Reading Between the Lines: Understanding the role of latent content in the analysis of online asynchronous discussions
This was my trigger for taking a content-analysis approach to the learning discussions surrounding goals in 43 Things, but as of right now, I'm not planning to study latent content. As interesting as it would be to survey participants about their motivations, impressions and experiences in using 43 Things, this may be outside of the scope of the project. I'm thinking that studying the manifest content (text, photos and links posted to the site) will be more than enough to chew on. That said, the design of this case-study research seems really solid. A few chunks I'd like to save for later:
"This distinction between manifest and latent content was highlighted in a general context of content analysis prior to the existence of online discussions. Berelson (1952) argued that content analysis should be limited to analysis of manifest content. Consistent with this perspective, he described content analysis as "a research technique for the objective, systematic, and quantitative description of the manifest content of communication" (p. 18). Content analysis proceeds in terms of "what-is-said", and not in terms of "why-the-content-is-like-that (e.g., 'motives') or how-people-react (e.g. 'appeals' or 'responses')" (p. 16). Hair, Anderson, Tatham, Ronald and Black (1995) argue, like Berelson, that content analysis should focus only on manifest content."These folks seem to think that content analysis on the manifest content alone is the way to go, which is encouraging. What I found a little disheartening was the rigour required to do the actual analysis, with four people each reading all of the content in the study and coding each unit using a classification instrument developed by Dr. Murphy:
"The transcripts of the discussion were grouped by a participant and coded by two independent coders against the nineteen indicators of behavior associated with PFR in the instrument using the paragraph as the unit of analysis. The transcripts were also coded a third time jointly by the two coders and the creator of the instrument and principal investigator. This third coding is used in this study to report aggregate results of engagement in PFR in the online discussion. Cohen's Kappa was used to calculate interrater reliability."And here I thought I was going to be doing some nice artsty-fartsy qualitative work...this looks more like hardcore statistics work, and who else (besides me) is going to go through thousands of posts on 43 Things to do this kind of coding?
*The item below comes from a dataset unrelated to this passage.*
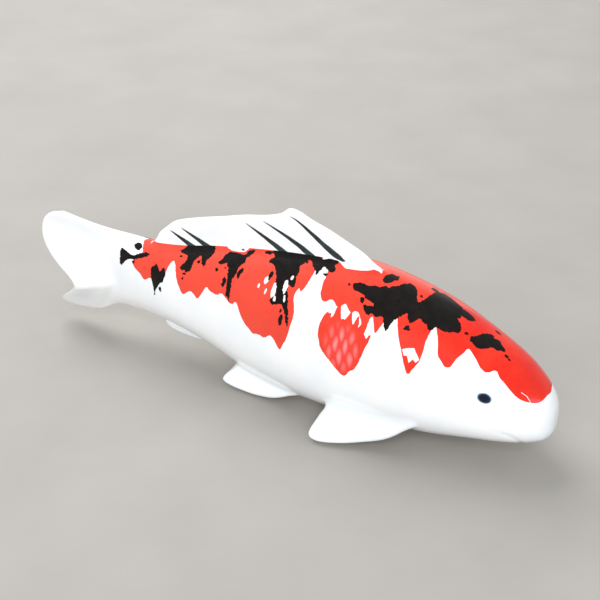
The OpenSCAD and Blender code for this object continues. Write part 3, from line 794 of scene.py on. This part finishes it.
for name, (fin, points, faces) in finBlanks.items():
    faces = facesOut(points, faces)
    finTrees[name] = treeOf(points, faces)
    reach = fin["fillet"] + 1
    near = np.flatnonzero(np.all((bodyPoints > points.min(0) - reach)
                                 & (bodyPoints < points.max(0) + reach), axis=1))
    moved, _, shift = blendOnto(bodyRaw[near], bodyTree, finTrees[name], fin["fillet"])
    bodyPoints[near] = np.where(shift[:, None] > 0, moved, bodyPoints[near])
    pool[near] = np.maximum(pool[near], pooled(shift, fin["fillet"]))
    luted, _, finShift = blendOnto(points, finTrees[name], bodyTree, fin["fillet"])
    makePiece("luted_" + name, luted, faces, porcelain, [name],
              marks={"glazePool": pooled(finShift, fin["fillet"])})
print("koi: fins luted on")

lipDepth = np.zeros(len(bodyPoints))
headPart = np.flatnonzero(bodyPoints[:, 0] > station(lip["headEnds"]))
lipDepth[headPart] = lipCut(bodyPoints[headPart])
bodyNormals = np.vstack([bodyNormal(gridS, gridA).reshape(-1, 3), [1, 0, 0]])
bodyPoints -= bodyNormals * lipDepth[:, None]


def hollowSkin(steps=60, across=72):
    # the mould's slip drains away and leaves one wall, so the inside follows the outside
    s, a = np.meshgrid(np.linspace(bodyShape["hollowFrom"], bodyShape["hollowTo"], steps),
                       np.arange(across) * 360 / across, indexing="ij")
    points = bodyPoint(s, a, bodyShape["wall"]).reshape(-1, 3)
    points[:, 2] = np.maximum(points[:, 2], foot["height"] + bodyShape["wall"])
    faces = gridFaces(steps, across, closed=True)
    faces += [list(range(across))[::-1], [(steps - 1) * across + j for j in range(across)]]
    return points, flipped(facesOut(points, faces))


def drillVent(piece):
    # the kiln vent, which lets the air out of the hollow as it is fired
    mesh = bpy.data.meshes.new("ventDrill")
    work = bmesh.new()
    bmesh.ops.create_cone(work, cap_ends=True, segments=48, radius1=bodyShape["vent"] / 2 * mm,
                          radius2=bodyShape["vent"] / 2 * mm, depth=40 * mm)
    work.to_mesh(mesh)
    work.free()
    drill = newObject("ventDrill", mesh)
    drill.location.x = station(bodyShape["ventStation"]) * mm
    cut = piece.modifiers.new("vent", "BOOLEAN")
    cut.object, cut.operation, cut.solver = drill, "DIFFERENCE", "EXACT"
    bpy.context.view_layer.update()
    drilled = bpy.data.meshes.new_from_object(piece.evaluated_get(
        bpy.context.evaluated_depsgraph_get()))
    piece.modifiers.remove(cut)
    piece.data = drilled
    bpy.data.objects.remove(drill)


hollowPoints, hollowFaces = hollowSkin()
bodyFaces += [[len(bodyPoints) + k for k in f] for f in hollowFaces]
pool = np.maximum(pool, np.clip(lipDepth * lip["pool"], 0, 1))
pool = np.concatenate([pool, np.zeros(len(hollowPoints))])
drillVent(makePiece("glazed_body", np.vstack([bodyPoints, hollowPoints]), bodyFaces, porcelain,
                    ["body_shell"], marks={"glazePool": pool}))

tailPoints, tailFaces = bladeMesh(tailSide(-1), tailSide(1))
makePiece("luted_tail_fin", tailPoints, facesOut(tailPoints, tailFaces), porcelain,
          ["tail_fin"], marks={"glazePool": np.zeros(len(tailPoints))})
print("koi: body and tail made")


def makeFoot():
    radius, straight = foot["width"] / 2, foot["length"] - foot["width"]
    t = np.linspace(0, 1, foot["steps"], endpoint=False) * (2 * straight + 2 * np.pi * radius)
    centres, outs = [], []
    for d in t:
        if d < straight:
            centres.append((d - straight / 2, 0))
            outs.append((0, 1))
        elif d < straight + np.pi * radius:
            turn = (d - straight) / radius
            centres.append((straight / 2, 0))
            outs.append((math.sin(turn), math.cos(turn)))
        elif d < 2 * straight + np.pi * radius:
            centres.append((straight / 2 - (d - straight - np.pi * radius), 0))
            outs.append((0, -1))
        else:
            turn = (d - 2 * straight - np.pi * radius) / radius
            centres.append((-straight / 2, 0))
            outs.append((-math.sin(turn), -math.cos(turn)))
    r, inner = foot["round"], radius - foot["wall"]
    corners = [(radius - r, r, -90), (radius - r, foot["height"] - r, 0),
               (inner + r, foot["height"] - r, 90), (inner + r, r, 180)]
    profile = [(x + r * math.cos(math.radians(a + b)), z + r * math.sin(math.radians(a + b)))
               for x, z, a in corners for b in (0, 22.5, 45, 67.5, 90)]
    middle = station(bodyShape["ventStation"])
    points = [(middle + c[0] + o[0] * x, c[1] + o[1] * x, z)
              for c, o in zip(centres, outs) for x, z in profile]
    size, count = len(profile), len(centres)
    faces = [[i * size + j, i * size + (j + 1) % size, ((i + 1) % count) * size + (j + 1) % size,
              ((i + 1) % count) * size + j] for i in range(count) for j in range(size)]
    makePiece("ground_foot_ring", np.array(points), facesOut(np.array(points), faces), bare,
              ["foot_ring"], creaseAngle=60)


makeFoot()

# Each is a thin sheet on the glaze. spacing is its mesh's, ragged is how far its edge strays and
# tear is the size of the strays, all in millimetres
sheetStyle = {
    "red": {"lift": 0.07, "spacing": 1.7, "ragged": 0.3, "tear": 3.2, "fine": 0.16, "step": 0.45},
    "black": {"lift": 0.14, "spacing": 1.6, "ragged": 0.55, "tear": 2, "fine": 0.56, "step": 0.35},
}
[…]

Ugh.
Apparently there are lots of issues surrounding the reliability of the coding done in content analysis, many of which are covered in these articles that I only skimmed tonight...Sources of Difference in Reliability: Identifying Sources of Difference in Reliability in Content Analysis of Online Asynchronous Discussions and A comparison of consensus, consistency, and measurement approaches to estimating interrater reliability.